When your beer is done fermenting, it is also done producing CO2. That blanket of CO2 protects your beer from bacteria that need oxygen to reproduce. When you rack your beer to secondary you lose the CO2 blanket, leaving your with only the CO2 that was dissolved in the beer to outgas to protect the beer. If you rack to a carboy that is smaller so your beer fills it to the neck, it takes little CO2 to fill that space.

Good sanitation helps keep the bacteria at bay but there is plenty of it floating around in the air that can infect your beer even if you have good sanitation. Best bet is to keep it from reproducing by leaving the beer in the primary until it is ready to bottle.

Now with all that said, you have a carboy and you have a bucket. Perfect! Make a beer in the carboy...and make another beer in the bucket. Now you have both filled and the urge to transfer to secondary can only be filled if you buy another carboy....which I hope you don't.:mug:
 
I've always racked to a secondary due to it being easier for me to add my dry hops. My primary is a glass carboy and my secondary is a bucket.

I would strongly recommend you stop racking to secondary, especially if your secondary is a bucket. That's a significant amount of headspace (read: air), and you're exposing your beer to a serious risk of infection, and guaranteeing at least some degree of oxidation.

I think it's easier to get the hop bag out of a bucket

It is, but why would you need to? Leave the hop bag in until it's time to bottle it, then rack the beer to your bottling bucket and bottle immediately, leaving the hop bag inside the carboy. After you've emptied the carboy, remove the hop bag and clean the carboy. Or just add the hops in loose.

and I like to get the beer off that yeast cake.

Why?

My buddy tells me he just adds dry hops/ beans to the primary.

That's what I do. However, if you want to reuse the yeast, and you're determined to transfer the beer to secondary, at least do it using a vessel that has minimal head space and is airtight (read: NOT a bucket!), such as a 5 gallon carboy with an airlock.

Hoppy_Sanchez said:
This fermentation has just been so vigorous.

What was your fermentation temperature? How did you control your fermentation temperature?
 
The reason a carboy is suggested for secondary is that you would have much less area exposed to air....but only if you use a carboy that is the right size.

When your beer is done fermenting, it is also done producing CO2. That blanket of CO2 protects your beer from bacteria that need oxygen to reproduce. When you rack your beer to secondary you lose the CO2 blanket, leaving your with only the CO2 that was dissolved in the beer to outgas to protect the beer. If you rack to a carboy that is smaller so your beer fills it to the neck, it takes little CO2 to fill that space.

Good sanitation helps keep the bacteria at bay but there is plenty of it floating around in the air that can infect your beer even if you have good sanitation. Best bet is to keep it from reproducing by leaving the beer in the primary until it is ready to bottle.

Now with all that said, you have a carboy and you have a bucket.

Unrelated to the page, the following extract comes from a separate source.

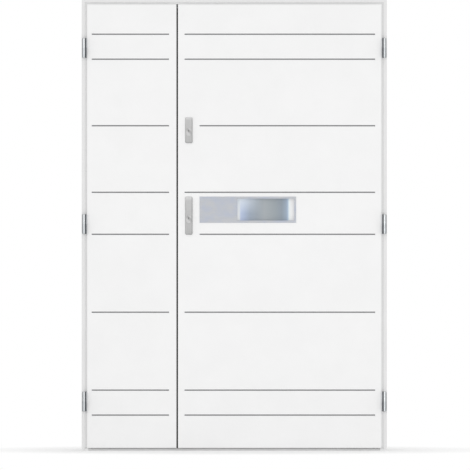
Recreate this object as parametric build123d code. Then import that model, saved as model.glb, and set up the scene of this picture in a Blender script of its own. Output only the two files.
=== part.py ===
from build123d import *
from math import hypot
import os

# Double entry door in its frame, millimetres. The outside faces -Y, X runs to the right as seen from
# outside, Z is up. The origin is the middle of the threshold's underside, halfway through the frame.

# Frame
frame_width = 1406.0
frame_height = 2080.0
frame_depth = 115.0
member_width = 38.0
stop_width = 14.0
rim_width = 14.8
shadow_gap = 9.4
arris = 1.5

# Threshold
rail_height = 7.5
rail_cover = 3.0
rail_inset = 6.3
nose_rise = 2.5
nose_depth = 8.0
foot_gap = 1.0
sill_height = 25.0
sill_slope = 12.0

# Leaves
active_width = 939.0
leaf_thickness = 64.0
lip_thickness = 20.0
lip_gap = 4.0
body_gap = 4.0
bottom_gap = 4.0
meeting_gap = 5.7
active_bevel = 2.5
inactive_bevel = 2.5
outer_skin_thickness = 9.0
inner_skin_thickness = 6.0
hinge_stile_width = 48.0
active_stile_width = 100.0
inactive_stile_width = 74.0
top_rail_width = 70.0
bottom_rail_width = 110.0

# Seals
seal_gap = 5.0
seal_width = 8.0
seal_clearance = 0.4
seal_stem = 3.0
kerf_depth = 6.0
meeting_seal_front = 2.5
meeting_seal_depth = 12.0
meeting_seal_width = 10.0
meeting_seal_play = 0.4
meeting_seal_edge = 1.5
meeting_seal_flat = 4.0
cover_recess = 3.0
cover_thickness = 4.0
cover_play = 0.5
cover_stem = 2.0
cover_kerf = 3.0

# Milled grooves of the outer skins
groove_width = 5.5
groove_depth = 4.5
groove_pair = 115.0
groove_from_top = 138.0
groove_from_bottom = 151.6
groove_over_insert = 20.0
groove_under_insert = 53.0
active_groove_margin = 31.0
inactive_groove_margin = 35.0
active_hinge_margin = 30.0
inactive_hinge_margin = 22.0

# Glazed insert
insert_from_edge = 100.3
insert_length = 444.6
insert_height = 120.5
insert_level = 1109.3
insert_sheet = 2.0
insert_edge = 0.8
window_length = 262.6
window_height = 100.5
window_from_end = 8.3
window_rise = 0.6
flange_depth = 13.0
glass_cover = 6.0
glass_setting = 0.5
pane = 4.0
glass_cavity = 12.0
spacer_width = 6.0
liner_wall = 12.0
bezel_border = 20.0
bezel_sheet = 3.0

# Hinges
hinge_from_top = 201.8
hinge_from_bottom = 214.5
middle_hinge_rise = 3.0
hinge_height = 90.0
knuckle_radius = 10.0
knuckle_clearance = 0.5
knuckle_edge = 2.0
pivot_inset = 12.0
pin_radius = 5.0
pin_clearance = 0.05
knuckle_end = 5.0
hinge_plate = 3.0
plate_end_gap = 2.0

# Locks
backset = 50.0
main_cylinder_level = 1065.0
main_lever_level = 1137.0
main_plate_low = 994.0
main_plate_height = 177.0
upper_cylinder_level = 1467.0
upper_plate_low = 1416.0
upper_plate_height = 120.0
plate_width = 34.5
plate_thickness = 8.0
plate_corner = 7.0
plate_edge = 4.0
inner_plate_edge = 2.0
case_thickness = 16.0
case_depth = 84.0
case_margin = 50.0
forend_width = 22.0
forend_sheet = 3.0
forend_margin = 25.0
strike_width = 24.0
bolt_thickness = 12.0
dead_bolt_height = 36.0
latch_height = 30.0
latch_bevel = 8.0
bolt_length = 35.0
bolt_play = 0.2
bolt_rest_inset = 0.5
bolt_throw = 20.0
strike_play = 2.0
cylinder_length = 36.0
cylinder_width = 23.0
cylinder_proud = 3.0
cylinder_play = 0.1
plug_radius = 7.5
plug_proud = 0.8
plug_length = 26.0
plug_rise = 5.0
keyway_width = 2.0
keyway_height = 9.0
keyway_depth = 8.0
running_fit = 0.08
turn_shaft_radius = 6.0
turn_wing_length = 34.0
turn_wing_width = 10.0
turn_wing_reach = 20.0
turn_wing_edge = 1.5
turn_wing_gap = 3.0
shaft_play = 0.5
spindle_side = 8.0
spindle_play = 0.3
lever_radius = 9.0
lever_stand_off = 33.0
lever_length = 115.0
lever_grip_height = 20.0
lever_grip_depth = 11.0
lever_grip_edge = 1.5

# Flush bolts of the inactive leaf
rod_radius = 5.0
rod_length = 320.0
rod_inset = 14.0
rod_play = 1.5
top_throw = 20.0
bottom_throw = 11.0
slide_plate_width = 20.0
slide_plate_length = 220.0
slide_plate_margin = 25.0
slide_width = 7.0
slide_height = 12.0
slide_end_play = 1.0
keep_length = 60.0
keep_width = 20.0
keep_sheet = 2.0

# Fixing holes through the jambs
fixing_count = 4
fixing_from_end = 200.0
fixing_radius = 5.0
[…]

Perfect! Make a beer in the carboy...and make another beer in the bucket. Now you have both filled and the urge to transfer to secondary can only be filled if you buy another carboy....which I hope you don't.:mug:

Wow! That was some great info. Makes a lot of sense. Thank you very much for sharing. I'll probably not rack now sense I don't want to lose that co2 blanket. I always thought it was good to rack to secondary to have a cleaner, clearer beer.
 
What was your fermentation temperature? How did you control your fermentation temperature?

My temp was running around 72-74. It's been really hot out here in the Central Valley of California. I use the cool brewing insulated bag. Throw in some ice packs or frozen 2 litters and change them out once they defrost which is daily. When it's not so hot it will stay around 68-70.
 
For the first dryhopping I usually just drop the hop pellets into the carboy. If I need to do a 2nd or 3rd dryhopping I rack first.

You'll discover if you have room for it a fermentation fridge (used) on a controller is the way to go. Not only can you then ferment at a temp you want, for a clearer beer then you can always cold crash after dryhopping.